Look for opportunities to practice random acts of kindness throughout the day. This can be a fun and fulfilling activity.
- Complement someone randomly while shopping (“that’s a good color on you”).
- Toss a few bucks into the hat of a sports youth looking for money to send their team off to the finals.
- While driving, let someone into your lane.
- Look for charitable organizations needing volunteers.
- Write a letter of gratitude to someone you know.
7. Learn to Forgive Others and Yourself
If we’re the regretful type, this is probably one of the hardest tasks. But the most effective and life changing.

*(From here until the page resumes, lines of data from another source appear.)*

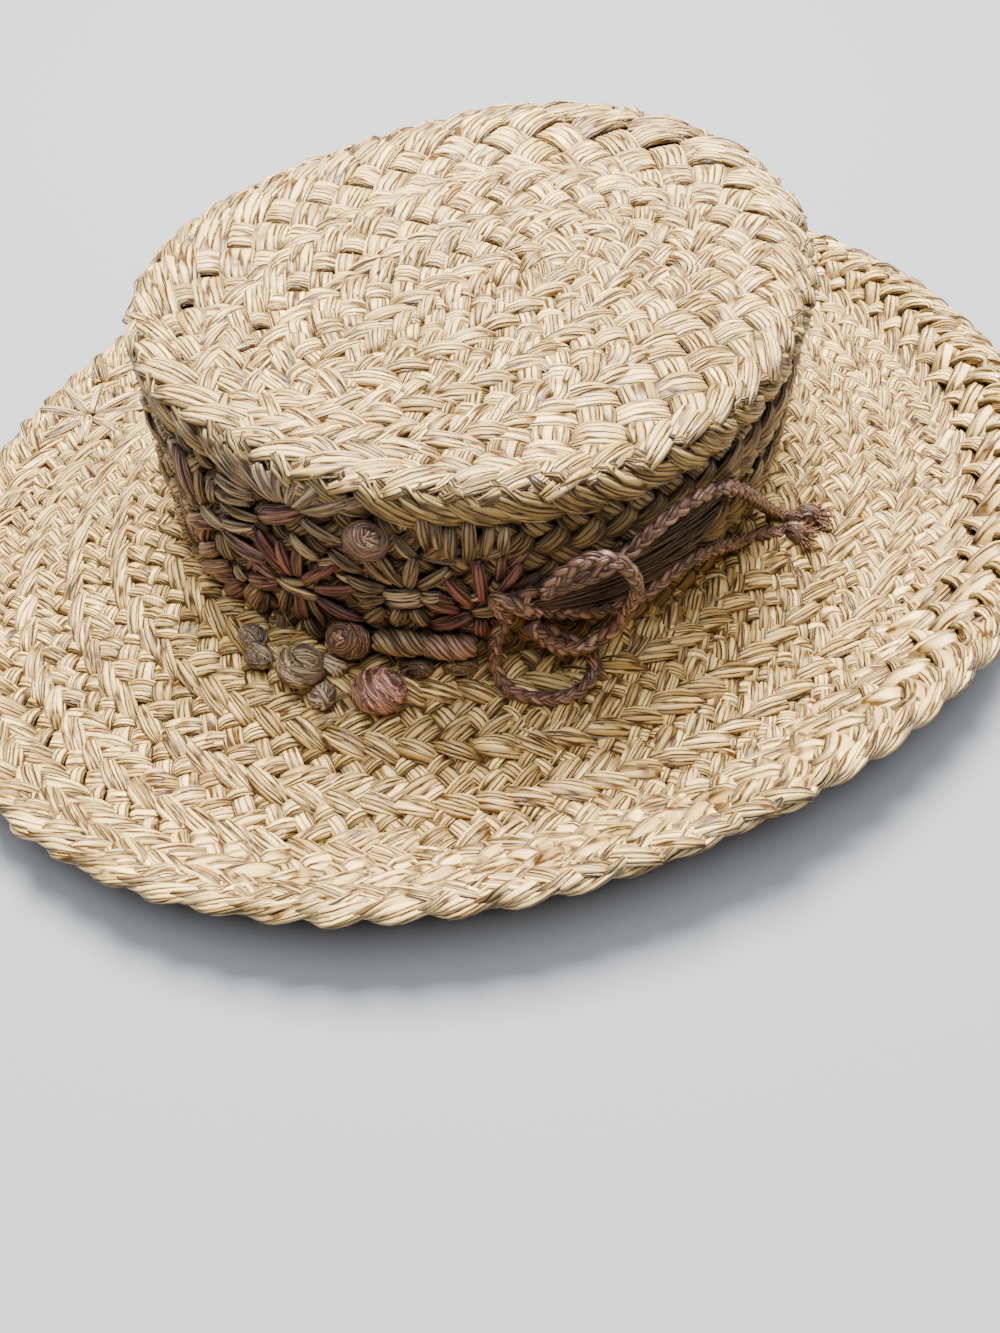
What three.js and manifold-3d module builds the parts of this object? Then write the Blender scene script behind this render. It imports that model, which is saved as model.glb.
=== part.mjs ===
// A boater hat sewn from rows of flat raffia plait, trimmed with dyed raffia: a flat oval
// crown, a wide brim whose rim turns up, stitched flowers, wound berries and a braided bow.
// Lengths are millimetres and +Z is up. The origin lies under the middle of the brim, on the
// surface that the hat rests on. The ovals are longer along X, and the bow faces -Y.

import * as THREE from 'three';
import { mergeVertices } from 'three/addons/utils/BufferGeometryUtils.js';
import Module from 'manifold-3d';

const manifold = await Module();
manifold.setup();

// Ovals seen from above: a superellipse whose radius also swells three times round.
const tipOval = { x: 1.7, y: -0.8, a: 102.5, b: 88, power: 2.1, cos3: 0.024, sin3: 0.0295 };
const footOval = { x: 1.7, y: -0.8, a: 106.5, b: 87, power: 2.1, cos3: 0.01, sin3: 0.04 };
const rimOval = { x: 3.9, y: -0.5, a: 192.2, b: 168.5, power: 2, cos3: -0.0206, sin3: -0.0027 };

const crownHeight = 83; // top of the tip above the resting surface
const footHeight = 19; // top of the brim where the crown stands on it
const wall = 3; // straw plait
const gap = 0.3; // between pieces that touch
const seat = 0.75; // underside of a trim piece above the plain plait, which its ribs narrow
const facets = 48; // round the hat

// The resting ring: where across the brim it lies, and how far the rim rises above it.
const dip = { middle: 0.7, nearFront: 0.09, halfWidth: 0.03 };
const rimRise = { mean: 13.2, right: -2.2, back: -11.3 };

// Rows of plait on the crown, from the middle of the tip down to the foot.
// across: 1 at the tip's edge. down: mm below the tip. proud: mm above the plain surface.
const tipRows = [
    { across: 0.13, proud: -0.3 },
    { across: 0.25, proud: -0.9 },
    { across: 0.38, proud: 0 },
    { across: 0.5, proud: -0.9 },
    { across: 0.64, proud: 0 },
    { across: 0.77, proud: -0.9 },
    { across: 0.9, proud: 0 },
    { across: 0.975, proud: -0.4 },
];
const sideRows = [
    { down: 1.6, proud: 0 },
    { down: 4, proud: 0.3 },
    { down: 14, proud: 0.3 },
    { down: 22, proud: -0.6 },
    { down: 32, proud: 0.3 },
    { down: 43, proud: -0.6 },
    { down: 54, proud: 0.3 },
];

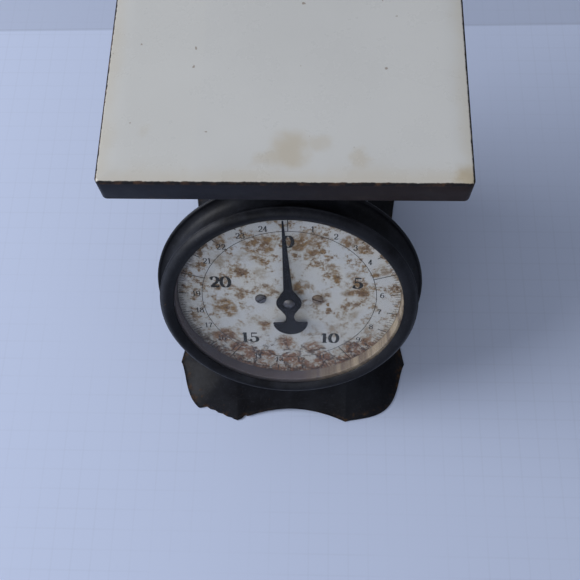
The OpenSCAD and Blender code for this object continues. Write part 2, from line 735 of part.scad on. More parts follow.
module arm_screws()
    color(steel) arm_screw_places() translate([0, 0, yoke_z + yoke_t + arm_t])
        slotted_screw(arm_t + yoke_t, r = 1.25, head = 2.4, height = 1.4);

module rack_screws()
    color(steel) on_dial(rack_z + rack_t) rack_screw_places()
        slotted_screw(rack_t + rack_tab_t, r = 1.25, head = 2, height = 1.2);

hub_r = 3.2;

module arbor()
    color(steel) on_dial(-bracket_back - bracket_t - 4)
        cylinder(bracket_back + bracket_t + 4 + pointer_z + 0.8, r = arbor_r);

module pinion()
    color(brass) on_dial(pinion_z) difference() {
        linear_extrude(pinion_l) {
            circle(pitch_r - dedendum);
            for (k = [0:pinion_teeth - 1]) rotate((k + 0.5) * 360 / pinion_teeth - 90)
                translate([0, pitch_r - dedendum])
                    tooth(1.2 * tooth_pitch / 2 - tooth_play, 0.5 * tooth_pitch / 2 - tooth_play / 2,
                        dedendum + addendum);
        }
        translate([0, 0, -1]) cylinder(pinion_l + 2, r = arbor_r);
    }

// ---- Pointer ----

pointer_t = 0.8;
hand_hub_r = 7.4;
needle_w = 5.6;
needle_tip_w = 1;
needle_root = 9;
neck_w = 5;
neck_root = -10.5;
weight_r = 10.3;
weight_u = -15.9;

// The needle, its hub, the neck and the half-round counterweight below
module hand_outline() {
    circle(hand_hub_r);
    polygon([[-needle_w / 2, needle_root], [needle_w / 2, needle_root], [needle_tip_w / 2, pointer_l],
        [-needle_tip_w / 2, pointer_l]]);
    polygon([[-hand_hub_r * 0.85, hand_hub_r * 0.5], [hand_hub_r * 0.85, hand_hub_r * 0.5],
        [needle_w / 2, needle_root + 1], [-needle_w / 2, needle_root + 1]]);
    polygon([[hand_hub_r * 0.85, -hand_hub_r * 0.5], [-hand_hub_r * 0.85, -hand_hub_r * 0.5],
        [-neck_w / 2, neck_root], [neck_w / 2, neck_root]]);
    translate([-neck_w / 2, weight_u - 1]) square([neck_w, neck_root - weight_u + 2]);
    intersection() {
        translate([0, weight_u]) circle(weight_r);
        translate([-weight_r, weight_u - weight_r]) square([2 * weight_r, weight_r]);
    }
}

module pointer_hand()
    color(black) on_dial(pointer_z) rotate(-pointer_rest) difference() {
        linear_extrude(pointer_t) hand_outline();
        translate([0, 0, -1]) cylinder(5, r = arbor_r);
    }

module pointer_cap()
    color(steel) on_dial(pointer_z + pointer_t) intersection() {
        translate([0, 0, -3.4]) sphere(5);
        cylinder(3, r = hub_r);
    }

base_skirt();
tower_shell();
base_screws();
top_cap();
cap_screws();
back_cover();
cover_screws();
drum_shell();
bezel_ring();
dial_glass();
dial_liner();
dial_plate();
dial_posts();
dial_screws();
arbor_bracket();
front_arbor_bush();
rear_arbor_bush();
mechanism_frame();
frame_screws();
upper_stem_bush();
lower_stem_bush();
spring_hanger();
hanger_pin();
left_spring();
right_spring();
zero_screw();
platform_pan();
platform_spider();
pan_screws();
spider_screws();
stem();
spring_yoke();
yoke_nuts();
rack_arm();
arm_screws();
rack();
rack_screws();
arbor();
pinion();
pointer_hand();
pointer_cap();
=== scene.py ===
"""Looks of the kitchen platform scale: pieces, materials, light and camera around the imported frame."""
import json
import math

import bmesh
import bpy
import numpy as np
from mathutils import Matrix, Vector

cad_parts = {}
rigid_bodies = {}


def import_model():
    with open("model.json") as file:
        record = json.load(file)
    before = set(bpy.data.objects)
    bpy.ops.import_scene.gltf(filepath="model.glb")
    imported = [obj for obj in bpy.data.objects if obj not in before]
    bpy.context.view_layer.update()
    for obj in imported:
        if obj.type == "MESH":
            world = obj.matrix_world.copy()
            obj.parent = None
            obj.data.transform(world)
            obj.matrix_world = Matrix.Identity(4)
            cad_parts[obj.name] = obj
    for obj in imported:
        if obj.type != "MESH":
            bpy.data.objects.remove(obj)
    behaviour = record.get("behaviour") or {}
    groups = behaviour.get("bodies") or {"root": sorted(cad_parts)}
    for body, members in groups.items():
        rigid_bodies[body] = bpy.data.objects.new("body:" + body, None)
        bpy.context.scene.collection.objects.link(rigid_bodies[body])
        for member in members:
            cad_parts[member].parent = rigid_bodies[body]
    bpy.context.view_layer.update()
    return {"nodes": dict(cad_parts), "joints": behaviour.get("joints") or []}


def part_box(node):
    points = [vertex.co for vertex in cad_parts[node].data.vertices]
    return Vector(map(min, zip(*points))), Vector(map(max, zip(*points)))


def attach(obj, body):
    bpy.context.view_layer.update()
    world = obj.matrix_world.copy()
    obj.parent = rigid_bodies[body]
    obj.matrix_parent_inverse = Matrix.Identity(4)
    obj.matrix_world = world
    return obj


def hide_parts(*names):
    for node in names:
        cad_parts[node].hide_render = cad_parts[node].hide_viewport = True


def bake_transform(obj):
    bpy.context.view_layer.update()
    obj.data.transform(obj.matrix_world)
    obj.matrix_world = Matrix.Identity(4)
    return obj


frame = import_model()
nodes = frame["nodes"]
MM = 0.001

# ---------------------------------------------------------------- the dial's own frame

joints = {j["name"]: j for j in frame["joints"]}
DIAL_CENTRE = Vector(joints["pointer_turn"]["pos_m"])
DIAL_NORMAL = -Vector(joints["pointer_turn"]["axis"]).normalized()
DIAL_RIGHT = Vector((1, 0, 0))
DIAL_UP = DIAL_NORMAL.cross(DIAL_RIGHT)


def on_dial(x, y, z=0.0):
    """A place in the shared frame from millimetres across, up and out of the dial's face."""
    return DIAL_CENTRE + (DIAL_RIGHT * x + DIAL_UP * y + DIAL_NORMAL * z) * MM


def dial_span(node):
    """Lowest and highest height of a CAD node above the dial's face, in millimetres."""
    heights = [(v.co - DIAL_CENTRE).dot(DIAL_NORMAL) / MM for v in nodes[node].data.vertices]
    return min(heights), max(heights)


def size_mm(node):
    low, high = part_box(node)
    return (high - low) / MM


def centre_mm(node):
    low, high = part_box(node)
    return (high + low) / 2 / MM


# ---------------------------------------------------------------- mesh helpers


def new_object(name, verts, faces, smooth=True):
    mesh = bpy.data.meshes.new(name)
    mesh.from_pydata([tuple(v) for v in verts], [], faces)
    mesh.update()
    piece = bpy.data.objects.new(name, mesh)
    bpy.context.scene.collection.objects.link(piece)
    tidy_normals(piece)
    mesh.polygons.foreach_set("use_smooth", [smooth] * len(mesh.polygons))
    return piece


def tidy_normals(piece):
    bm = bmesh.new()
    bm.from_mesh(piece.data)
    bmesh.ops.recalc_face_normals(bm, faces=bm.faces)
    bm.to_mesh(piece.data)
    bm.free()


def sharp_by_angle(piece, degrees):
    """Smooth shading that breaks at edges steeper than an angle."""
    mesh = piece.data
    bm = bmesh.new()
    bm.from_mesh(mesh)
    for edge in bm.edges:
        edge.smooth = len(edge.link_faces) == 2 and edge.calc_face_angle(0) < math.radians(degrees)
    for face in bm.faces:
        face.smooth = True
    bm.to_mesh(mesh)
    bm.free()


def bevel(piece, width_mm, segments=2, angle=35):
    mod = piece.modifiers.new("edge", "BEVEL")
    mod.width = width_mm * MM
    mod.segments = segments
    mod.limit_method = "ANGLE"
    mod.angle_limit = math.radians(angle)
    mod.harden_normals = True
    return mod


def paint(piece, material):
    piece.data.materials.clear()
    piece.data.materials.append(material)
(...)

Sometimes, those we need to forgive are buried deep in our psyche. True forgiveness takes practice, especially when it comes to forgiving ourselves.
For me, the act of forgiveness begins with understanding that everyone makes mistakes. And that misdirected actions and behaviors are generally based on confusion, misinformation or fear.
What makes it easier for me is that the act of forgiveness does not have to include understanding the person who wronged us or even ourselves. It’s just learning to let go. And move on.
An affirmation I learned years ago is still one of the most powerful methods I use to forgive. Said in a quiet, prayerful state, it’s an unconditional act that can provide release over time. When past regrets or resentments sprout up, or new ones appear, I repeat the following quietly to myself:
I love you (or myself), I forgive you (or myself) and I accept you (or myself), even though I don’t understand you (or myself).
Regrets have their temporary place in our lives. But they shouldn’t have a strangle hold. They can guide us to make improvements, gain a bit of learning and grow.
Part of the benefits of being middle age is that fact that we have the wisdom and experience to change those parts of ourselves that don’t serve us well. I want to be a senior citizen who shrugs it all off and heads outside to enjoy the warm sunshine.